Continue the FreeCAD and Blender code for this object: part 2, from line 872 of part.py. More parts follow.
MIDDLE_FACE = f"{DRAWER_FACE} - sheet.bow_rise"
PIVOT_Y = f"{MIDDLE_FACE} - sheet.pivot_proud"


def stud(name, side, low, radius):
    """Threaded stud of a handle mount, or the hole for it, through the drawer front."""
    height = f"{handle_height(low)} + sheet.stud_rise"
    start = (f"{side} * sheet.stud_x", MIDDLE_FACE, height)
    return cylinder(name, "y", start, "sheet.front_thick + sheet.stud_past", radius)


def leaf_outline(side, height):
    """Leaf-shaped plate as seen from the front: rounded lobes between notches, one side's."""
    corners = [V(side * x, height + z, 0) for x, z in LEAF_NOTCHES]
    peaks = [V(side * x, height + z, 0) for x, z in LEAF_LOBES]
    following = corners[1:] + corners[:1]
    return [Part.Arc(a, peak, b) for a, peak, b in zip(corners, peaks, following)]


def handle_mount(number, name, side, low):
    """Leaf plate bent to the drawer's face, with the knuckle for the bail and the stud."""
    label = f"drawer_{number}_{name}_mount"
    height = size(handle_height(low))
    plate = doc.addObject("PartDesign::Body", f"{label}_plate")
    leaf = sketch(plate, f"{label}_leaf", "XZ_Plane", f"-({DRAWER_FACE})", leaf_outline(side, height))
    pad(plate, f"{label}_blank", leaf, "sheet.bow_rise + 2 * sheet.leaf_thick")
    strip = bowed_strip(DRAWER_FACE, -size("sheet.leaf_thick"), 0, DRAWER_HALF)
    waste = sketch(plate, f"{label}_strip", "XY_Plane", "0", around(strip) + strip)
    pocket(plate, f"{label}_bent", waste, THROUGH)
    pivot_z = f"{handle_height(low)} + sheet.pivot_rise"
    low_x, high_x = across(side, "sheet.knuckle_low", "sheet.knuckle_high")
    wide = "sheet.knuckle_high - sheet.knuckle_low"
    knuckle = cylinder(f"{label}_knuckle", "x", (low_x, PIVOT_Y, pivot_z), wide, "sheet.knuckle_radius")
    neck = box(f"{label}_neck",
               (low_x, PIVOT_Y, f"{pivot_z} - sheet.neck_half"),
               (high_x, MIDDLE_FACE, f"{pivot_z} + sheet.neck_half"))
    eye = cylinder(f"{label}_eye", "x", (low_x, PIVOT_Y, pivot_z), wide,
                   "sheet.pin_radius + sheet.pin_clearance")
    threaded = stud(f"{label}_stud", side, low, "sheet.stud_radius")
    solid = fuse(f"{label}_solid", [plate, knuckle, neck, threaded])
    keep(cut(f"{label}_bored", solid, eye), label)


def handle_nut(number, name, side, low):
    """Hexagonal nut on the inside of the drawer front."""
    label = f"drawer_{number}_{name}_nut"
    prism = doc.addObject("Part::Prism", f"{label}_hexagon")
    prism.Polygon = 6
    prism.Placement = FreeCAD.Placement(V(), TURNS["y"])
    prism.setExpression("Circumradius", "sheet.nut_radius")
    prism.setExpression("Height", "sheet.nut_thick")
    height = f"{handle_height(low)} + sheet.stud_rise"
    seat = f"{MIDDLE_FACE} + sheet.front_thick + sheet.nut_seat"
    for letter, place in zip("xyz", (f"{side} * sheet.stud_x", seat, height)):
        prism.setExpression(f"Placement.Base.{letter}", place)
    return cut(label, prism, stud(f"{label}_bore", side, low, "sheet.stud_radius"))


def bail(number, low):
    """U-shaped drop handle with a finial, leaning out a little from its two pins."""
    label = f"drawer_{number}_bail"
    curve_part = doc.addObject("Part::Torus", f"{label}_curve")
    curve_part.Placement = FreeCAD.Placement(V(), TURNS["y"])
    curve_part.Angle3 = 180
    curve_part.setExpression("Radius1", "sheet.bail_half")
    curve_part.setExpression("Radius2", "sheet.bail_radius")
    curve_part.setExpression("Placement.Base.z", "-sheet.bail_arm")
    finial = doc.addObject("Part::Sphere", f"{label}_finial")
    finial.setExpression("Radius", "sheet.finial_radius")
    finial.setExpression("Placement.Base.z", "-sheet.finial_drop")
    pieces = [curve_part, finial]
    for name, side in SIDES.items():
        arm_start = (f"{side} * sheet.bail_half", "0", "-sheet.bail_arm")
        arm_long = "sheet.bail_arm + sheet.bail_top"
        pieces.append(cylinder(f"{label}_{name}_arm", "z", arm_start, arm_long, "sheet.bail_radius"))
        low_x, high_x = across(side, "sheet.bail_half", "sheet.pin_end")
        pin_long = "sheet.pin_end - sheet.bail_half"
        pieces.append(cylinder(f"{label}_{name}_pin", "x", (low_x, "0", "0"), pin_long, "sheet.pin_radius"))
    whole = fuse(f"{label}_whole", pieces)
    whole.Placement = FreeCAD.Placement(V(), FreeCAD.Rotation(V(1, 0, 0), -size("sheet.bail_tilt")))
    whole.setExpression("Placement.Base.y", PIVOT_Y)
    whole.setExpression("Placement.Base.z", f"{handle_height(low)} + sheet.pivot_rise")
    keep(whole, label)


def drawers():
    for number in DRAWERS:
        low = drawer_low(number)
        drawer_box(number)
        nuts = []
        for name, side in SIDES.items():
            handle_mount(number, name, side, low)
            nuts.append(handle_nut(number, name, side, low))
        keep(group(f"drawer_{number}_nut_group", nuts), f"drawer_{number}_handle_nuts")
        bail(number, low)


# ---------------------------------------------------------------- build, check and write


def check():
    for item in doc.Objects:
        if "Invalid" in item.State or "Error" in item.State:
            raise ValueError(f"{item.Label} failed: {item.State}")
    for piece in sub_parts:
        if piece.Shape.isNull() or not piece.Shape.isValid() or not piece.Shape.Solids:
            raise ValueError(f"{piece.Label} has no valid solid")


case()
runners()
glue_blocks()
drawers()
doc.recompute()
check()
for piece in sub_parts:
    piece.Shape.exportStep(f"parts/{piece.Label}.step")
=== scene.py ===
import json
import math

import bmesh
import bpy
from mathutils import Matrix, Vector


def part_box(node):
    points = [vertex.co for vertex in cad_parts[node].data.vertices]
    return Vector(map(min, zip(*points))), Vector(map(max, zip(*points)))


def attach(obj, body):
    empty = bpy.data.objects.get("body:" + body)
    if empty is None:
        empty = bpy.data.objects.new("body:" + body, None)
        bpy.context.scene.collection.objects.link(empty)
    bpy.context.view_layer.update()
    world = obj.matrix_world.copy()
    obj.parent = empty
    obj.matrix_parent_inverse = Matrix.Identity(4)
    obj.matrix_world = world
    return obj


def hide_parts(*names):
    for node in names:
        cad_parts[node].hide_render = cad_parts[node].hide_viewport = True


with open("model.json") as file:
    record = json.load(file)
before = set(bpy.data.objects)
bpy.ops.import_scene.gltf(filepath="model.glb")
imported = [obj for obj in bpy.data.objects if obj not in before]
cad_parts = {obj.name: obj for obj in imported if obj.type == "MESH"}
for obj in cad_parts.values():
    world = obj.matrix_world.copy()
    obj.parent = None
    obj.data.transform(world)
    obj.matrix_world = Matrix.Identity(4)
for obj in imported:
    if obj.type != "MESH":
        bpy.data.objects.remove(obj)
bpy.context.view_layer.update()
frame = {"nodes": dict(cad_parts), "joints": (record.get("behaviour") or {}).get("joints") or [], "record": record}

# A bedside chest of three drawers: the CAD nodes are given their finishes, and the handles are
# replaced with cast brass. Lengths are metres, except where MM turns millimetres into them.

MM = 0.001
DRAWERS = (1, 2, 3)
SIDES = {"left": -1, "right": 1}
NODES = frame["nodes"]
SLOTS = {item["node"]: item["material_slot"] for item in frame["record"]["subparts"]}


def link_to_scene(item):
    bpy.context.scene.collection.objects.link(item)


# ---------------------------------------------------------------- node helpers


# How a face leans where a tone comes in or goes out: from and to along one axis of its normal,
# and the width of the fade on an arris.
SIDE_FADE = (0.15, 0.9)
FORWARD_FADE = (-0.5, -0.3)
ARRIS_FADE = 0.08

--

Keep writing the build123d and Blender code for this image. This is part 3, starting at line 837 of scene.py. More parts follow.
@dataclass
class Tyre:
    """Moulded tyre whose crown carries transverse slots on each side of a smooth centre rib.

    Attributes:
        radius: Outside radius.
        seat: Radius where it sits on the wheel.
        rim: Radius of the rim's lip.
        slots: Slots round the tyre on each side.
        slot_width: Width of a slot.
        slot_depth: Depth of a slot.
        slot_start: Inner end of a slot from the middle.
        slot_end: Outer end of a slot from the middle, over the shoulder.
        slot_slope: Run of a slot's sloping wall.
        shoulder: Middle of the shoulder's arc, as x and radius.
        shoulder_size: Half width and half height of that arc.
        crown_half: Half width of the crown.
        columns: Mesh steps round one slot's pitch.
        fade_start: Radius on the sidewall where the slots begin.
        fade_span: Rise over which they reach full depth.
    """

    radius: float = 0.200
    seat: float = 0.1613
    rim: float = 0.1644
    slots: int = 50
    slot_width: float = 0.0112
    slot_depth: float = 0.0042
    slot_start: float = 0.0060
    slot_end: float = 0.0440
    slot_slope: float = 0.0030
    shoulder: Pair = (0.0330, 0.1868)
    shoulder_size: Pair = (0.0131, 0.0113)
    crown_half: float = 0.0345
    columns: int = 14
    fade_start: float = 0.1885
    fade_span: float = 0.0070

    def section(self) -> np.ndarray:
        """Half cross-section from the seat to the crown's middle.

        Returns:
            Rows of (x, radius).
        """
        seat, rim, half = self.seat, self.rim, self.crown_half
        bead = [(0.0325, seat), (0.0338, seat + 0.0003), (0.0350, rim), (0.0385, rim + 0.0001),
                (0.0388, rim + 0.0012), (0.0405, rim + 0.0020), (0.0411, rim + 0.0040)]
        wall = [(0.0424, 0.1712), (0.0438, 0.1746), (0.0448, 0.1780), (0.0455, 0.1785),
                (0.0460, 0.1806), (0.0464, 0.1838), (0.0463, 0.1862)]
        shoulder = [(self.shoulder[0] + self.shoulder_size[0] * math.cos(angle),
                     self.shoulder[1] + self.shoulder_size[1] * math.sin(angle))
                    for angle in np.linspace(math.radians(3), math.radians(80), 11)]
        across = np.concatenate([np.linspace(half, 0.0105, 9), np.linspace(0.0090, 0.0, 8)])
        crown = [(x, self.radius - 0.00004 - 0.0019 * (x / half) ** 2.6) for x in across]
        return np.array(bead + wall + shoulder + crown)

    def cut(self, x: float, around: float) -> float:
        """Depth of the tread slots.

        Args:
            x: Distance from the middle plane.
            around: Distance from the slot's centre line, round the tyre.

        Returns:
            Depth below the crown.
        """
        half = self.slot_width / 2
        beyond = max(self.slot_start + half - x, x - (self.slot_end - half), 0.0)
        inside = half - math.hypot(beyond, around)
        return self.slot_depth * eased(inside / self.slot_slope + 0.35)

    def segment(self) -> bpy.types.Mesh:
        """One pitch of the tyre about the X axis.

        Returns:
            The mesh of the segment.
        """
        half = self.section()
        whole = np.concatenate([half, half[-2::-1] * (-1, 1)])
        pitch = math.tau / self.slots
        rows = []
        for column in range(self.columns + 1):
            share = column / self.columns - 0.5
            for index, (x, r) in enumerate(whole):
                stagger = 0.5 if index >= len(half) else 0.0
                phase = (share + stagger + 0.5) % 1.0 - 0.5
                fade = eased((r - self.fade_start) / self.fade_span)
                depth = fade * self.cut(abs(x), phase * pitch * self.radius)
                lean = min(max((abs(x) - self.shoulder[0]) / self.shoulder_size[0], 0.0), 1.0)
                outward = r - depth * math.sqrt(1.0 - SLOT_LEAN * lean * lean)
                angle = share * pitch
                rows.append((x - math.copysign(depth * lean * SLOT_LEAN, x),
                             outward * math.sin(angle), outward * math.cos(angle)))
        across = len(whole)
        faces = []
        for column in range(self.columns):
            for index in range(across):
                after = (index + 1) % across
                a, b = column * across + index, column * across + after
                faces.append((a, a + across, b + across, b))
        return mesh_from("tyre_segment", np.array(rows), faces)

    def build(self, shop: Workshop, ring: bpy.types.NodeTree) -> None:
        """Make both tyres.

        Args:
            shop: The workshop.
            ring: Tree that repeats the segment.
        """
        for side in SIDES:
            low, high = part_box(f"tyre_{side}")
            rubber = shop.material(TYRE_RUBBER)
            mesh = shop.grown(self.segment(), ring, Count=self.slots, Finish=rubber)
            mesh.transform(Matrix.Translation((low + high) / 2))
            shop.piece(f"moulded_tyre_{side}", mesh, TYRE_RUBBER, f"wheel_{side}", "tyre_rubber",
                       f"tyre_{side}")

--

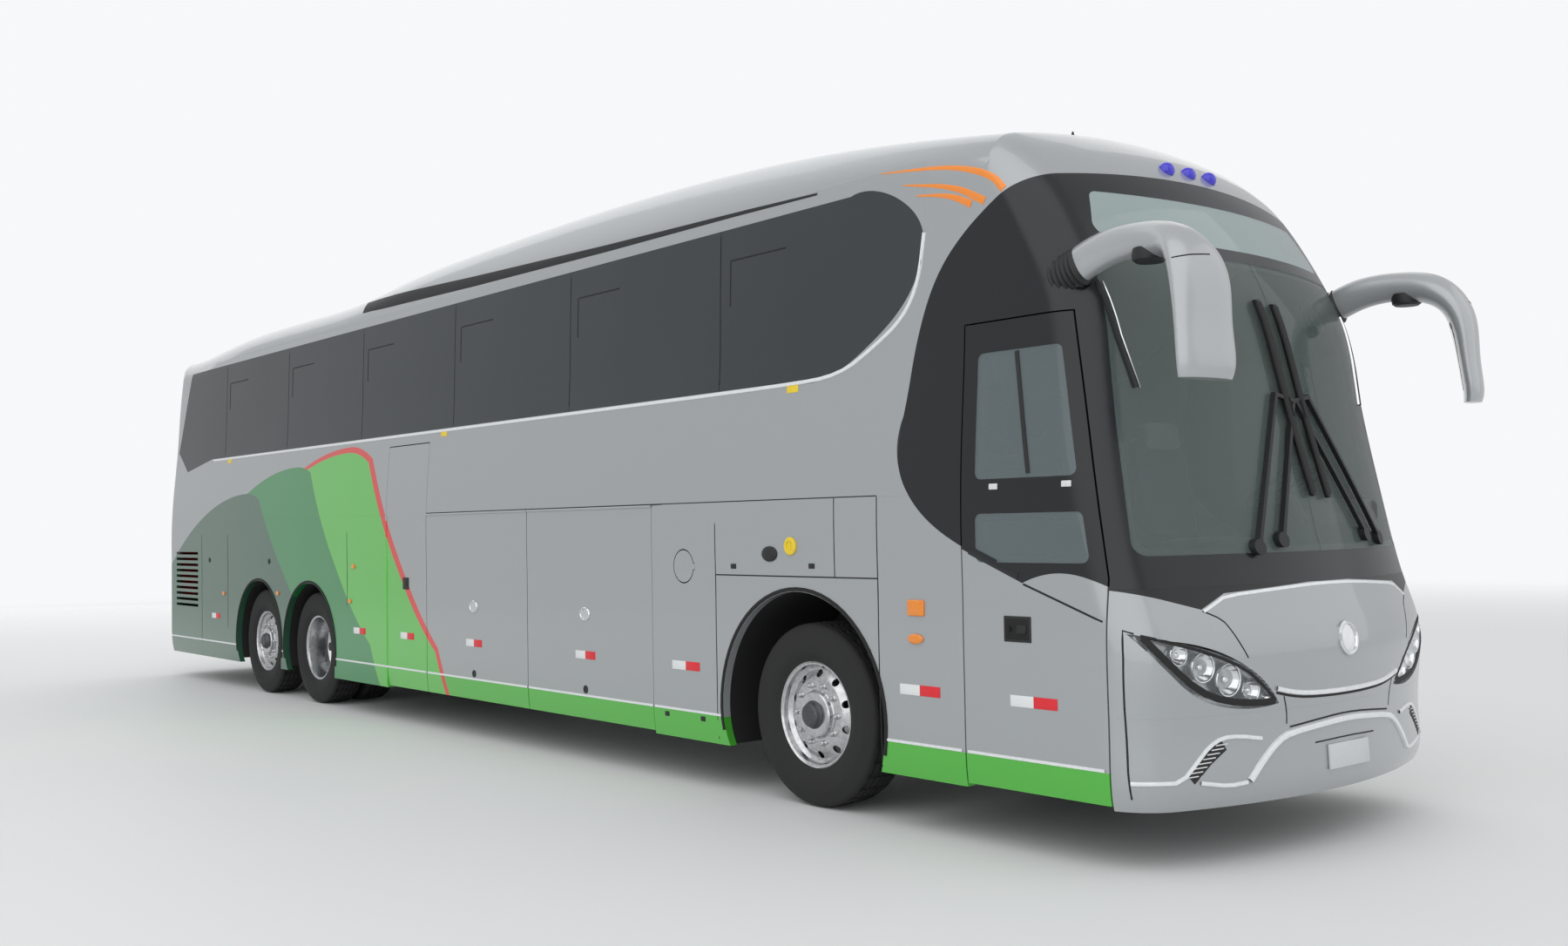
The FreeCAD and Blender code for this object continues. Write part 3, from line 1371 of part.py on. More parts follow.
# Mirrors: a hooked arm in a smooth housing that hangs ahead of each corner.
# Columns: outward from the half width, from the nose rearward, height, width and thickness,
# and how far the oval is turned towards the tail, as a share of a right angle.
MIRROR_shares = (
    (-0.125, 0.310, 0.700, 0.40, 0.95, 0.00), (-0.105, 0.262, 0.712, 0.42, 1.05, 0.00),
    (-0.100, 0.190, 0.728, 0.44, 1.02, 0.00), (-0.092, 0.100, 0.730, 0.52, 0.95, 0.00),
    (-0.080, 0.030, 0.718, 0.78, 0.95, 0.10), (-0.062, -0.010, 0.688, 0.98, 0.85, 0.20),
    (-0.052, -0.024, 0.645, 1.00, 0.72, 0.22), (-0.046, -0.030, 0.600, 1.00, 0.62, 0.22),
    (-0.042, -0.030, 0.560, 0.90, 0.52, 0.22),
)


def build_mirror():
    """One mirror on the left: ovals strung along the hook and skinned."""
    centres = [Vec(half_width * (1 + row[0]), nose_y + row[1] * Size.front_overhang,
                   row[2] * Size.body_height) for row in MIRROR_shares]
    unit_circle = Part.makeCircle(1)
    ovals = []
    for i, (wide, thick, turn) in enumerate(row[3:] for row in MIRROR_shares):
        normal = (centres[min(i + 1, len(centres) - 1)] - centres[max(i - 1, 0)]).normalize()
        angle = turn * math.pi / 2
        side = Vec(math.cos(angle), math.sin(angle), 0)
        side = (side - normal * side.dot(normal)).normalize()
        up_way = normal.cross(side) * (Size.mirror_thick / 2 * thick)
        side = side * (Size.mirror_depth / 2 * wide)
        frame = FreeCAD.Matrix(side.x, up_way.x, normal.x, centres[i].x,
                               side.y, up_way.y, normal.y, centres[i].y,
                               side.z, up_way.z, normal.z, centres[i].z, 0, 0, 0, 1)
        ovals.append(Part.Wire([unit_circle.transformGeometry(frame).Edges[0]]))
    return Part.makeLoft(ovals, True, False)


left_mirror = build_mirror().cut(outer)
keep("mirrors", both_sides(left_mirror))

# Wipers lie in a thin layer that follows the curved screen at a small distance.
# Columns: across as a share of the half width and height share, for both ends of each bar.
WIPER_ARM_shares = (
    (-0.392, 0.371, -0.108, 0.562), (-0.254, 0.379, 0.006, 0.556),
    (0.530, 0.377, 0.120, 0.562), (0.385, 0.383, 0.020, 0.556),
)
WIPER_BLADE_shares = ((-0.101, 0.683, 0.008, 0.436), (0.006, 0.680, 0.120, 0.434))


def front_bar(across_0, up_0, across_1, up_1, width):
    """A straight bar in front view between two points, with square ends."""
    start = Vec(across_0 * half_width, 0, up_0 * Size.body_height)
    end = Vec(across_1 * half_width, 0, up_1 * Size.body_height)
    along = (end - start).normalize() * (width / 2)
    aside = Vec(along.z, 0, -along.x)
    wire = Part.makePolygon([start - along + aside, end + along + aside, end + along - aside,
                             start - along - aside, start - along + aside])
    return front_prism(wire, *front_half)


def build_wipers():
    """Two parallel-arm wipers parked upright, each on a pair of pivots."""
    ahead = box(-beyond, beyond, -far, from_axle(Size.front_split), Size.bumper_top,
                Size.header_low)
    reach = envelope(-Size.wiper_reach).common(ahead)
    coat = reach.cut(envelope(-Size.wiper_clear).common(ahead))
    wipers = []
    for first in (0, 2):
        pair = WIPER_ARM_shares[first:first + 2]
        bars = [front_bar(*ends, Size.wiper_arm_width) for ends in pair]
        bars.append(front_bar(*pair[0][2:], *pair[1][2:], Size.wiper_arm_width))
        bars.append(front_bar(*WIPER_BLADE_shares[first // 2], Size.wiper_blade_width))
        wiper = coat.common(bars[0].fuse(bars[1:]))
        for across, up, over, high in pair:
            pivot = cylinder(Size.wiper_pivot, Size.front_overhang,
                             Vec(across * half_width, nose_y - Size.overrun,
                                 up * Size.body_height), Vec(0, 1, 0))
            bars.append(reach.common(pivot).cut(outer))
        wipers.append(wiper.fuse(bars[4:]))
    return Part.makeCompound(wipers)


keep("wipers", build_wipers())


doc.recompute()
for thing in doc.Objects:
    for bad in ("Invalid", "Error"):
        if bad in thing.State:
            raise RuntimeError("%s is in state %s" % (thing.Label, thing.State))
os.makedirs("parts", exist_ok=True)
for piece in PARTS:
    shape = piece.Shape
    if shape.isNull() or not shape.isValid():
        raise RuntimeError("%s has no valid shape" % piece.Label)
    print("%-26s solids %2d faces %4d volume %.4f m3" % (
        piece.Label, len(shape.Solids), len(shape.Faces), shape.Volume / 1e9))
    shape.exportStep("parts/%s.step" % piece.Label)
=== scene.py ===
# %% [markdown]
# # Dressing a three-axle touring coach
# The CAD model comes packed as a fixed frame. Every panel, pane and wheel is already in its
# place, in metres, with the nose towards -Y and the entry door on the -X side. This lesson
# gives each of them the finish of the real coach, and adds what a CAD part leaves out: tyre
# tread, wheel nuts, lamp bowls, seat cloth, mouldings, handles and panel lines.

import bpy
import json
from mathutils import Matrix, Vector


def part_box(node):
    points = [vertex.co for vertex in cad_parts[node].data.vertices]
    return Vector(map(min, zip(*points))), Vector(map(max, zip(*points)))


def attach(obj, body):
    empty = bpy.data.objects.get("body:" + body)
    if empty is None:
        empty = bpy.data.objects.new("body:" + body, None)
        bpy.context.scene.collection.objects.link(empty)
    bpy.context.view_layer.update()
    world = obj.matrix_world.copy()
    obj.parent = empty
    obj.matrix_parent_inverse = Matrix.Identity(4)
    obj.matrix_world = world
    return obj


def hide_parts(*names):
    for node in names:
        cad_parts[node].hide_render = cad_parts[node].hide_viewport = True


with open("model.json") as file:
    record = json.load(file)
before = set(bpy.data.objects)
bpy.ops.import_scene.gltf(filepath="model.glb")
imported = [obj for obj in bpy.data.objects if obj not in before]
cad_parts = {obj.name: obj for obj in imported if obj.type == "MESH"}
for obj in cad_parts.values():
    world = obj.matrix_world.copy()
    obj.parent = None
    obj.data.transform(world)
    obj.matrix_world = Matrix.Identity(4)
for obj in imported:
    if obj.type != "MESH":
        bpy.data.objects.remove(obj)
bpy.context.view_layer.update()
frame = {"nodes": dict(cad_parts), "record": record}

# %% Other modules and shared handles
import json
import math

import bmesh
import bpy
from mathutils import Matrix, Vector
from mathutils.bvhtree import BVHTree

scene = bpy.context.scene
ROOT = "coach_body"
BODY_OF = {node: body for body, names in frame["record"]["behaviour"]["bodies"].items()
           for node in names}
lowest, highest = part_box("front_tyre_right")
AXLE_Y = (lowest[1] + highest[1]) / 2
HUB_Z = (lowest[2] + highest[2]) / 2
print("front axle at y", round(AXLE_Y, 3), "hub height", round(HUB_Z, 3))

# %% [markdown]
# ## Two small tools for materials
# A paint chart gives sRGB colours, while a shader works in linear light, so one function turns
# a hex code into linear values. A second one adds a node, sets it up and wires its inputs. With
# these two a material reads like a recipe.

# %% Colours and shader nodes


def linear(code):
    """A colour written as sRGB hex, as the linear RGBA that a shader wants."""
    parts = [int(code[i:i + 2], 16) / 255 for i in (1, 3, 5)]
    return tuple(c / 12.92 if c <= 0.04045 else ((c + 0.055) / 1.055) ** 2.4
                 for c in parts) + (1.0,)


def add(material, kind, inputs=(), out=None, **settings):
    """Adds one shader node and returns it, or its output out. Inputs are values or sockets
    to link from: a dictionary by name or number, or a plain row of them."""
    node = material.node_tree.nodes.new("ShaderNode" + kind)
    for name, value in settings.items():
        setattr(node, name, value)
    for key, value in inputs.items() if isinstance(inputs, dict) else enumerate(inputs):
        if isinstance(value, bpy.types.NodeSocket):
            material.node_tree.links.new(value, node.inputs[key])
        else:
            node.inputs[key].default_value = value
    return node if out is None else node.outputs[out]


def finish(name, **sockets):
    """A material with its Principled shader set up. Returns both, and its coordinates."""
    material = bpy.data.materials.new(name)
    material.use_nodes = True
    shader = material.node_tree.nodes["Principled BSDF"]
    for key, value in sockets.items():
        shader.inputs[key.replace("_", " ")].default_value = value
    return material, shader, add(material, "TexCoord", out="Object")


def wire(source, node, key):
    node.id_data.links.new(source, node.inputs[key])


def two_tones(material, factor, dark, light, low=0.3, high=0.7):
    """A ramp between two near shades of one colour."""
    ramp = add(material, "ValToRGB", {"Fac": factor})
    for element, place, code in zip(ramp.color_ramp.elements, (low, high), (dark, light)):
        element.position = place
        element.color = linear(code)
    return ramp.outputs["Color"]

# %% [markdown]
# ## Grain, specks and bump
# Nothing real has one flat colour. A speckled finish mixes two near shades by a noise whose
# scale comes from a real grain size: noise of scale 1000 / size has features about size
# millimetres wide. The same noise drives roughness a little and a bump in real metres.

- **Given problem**
Within the listing above, locate the line containing "Continue the FreeCAD" and the line containing "return [Part.Arc(a, peak, b)". Reproduce those two lines and all lines between them exactly, with nothing added.

- **Full response**
Continue the FreeCAD and Blender code for this object: part 2, from line 872 of part.py. More parts follow.
MIDDLE_FACE = f"{DRAWER_FACE} - sheet.bow_rise"
PIVOT_Y = f"{MIDDLE_FACE} - sheet.pivot_proud"


def stud(name, side, low, radius):
    """Threaded stud of a handle mount, or the hole for it, through the drawer front."""
    height = f"{handle_height(low)} + sheet.stud_rise"
    start = (f"{side} * sheet.stud_x", MIDDLE_FACE, height)
    return cylinder(name, "y", start, "sheet.front_thick + sheet.stud_past", radius)


def leaf_outline(side, height):
    """Leaf-shaped plate as seen from the front: rounded lobes between notches, one side's."""
    corners = [V(side * x, height + z, 0) for x, z in LEAF_NOTCHES]
    peaks = [V(side * x, height + z, 0) for x, z in LEAF_LOBES]
    following = corners[1:] + corners[:1]
    return [Part.Arc(a, peak, b) for a, peak, b in zip(corners, peaks, following)]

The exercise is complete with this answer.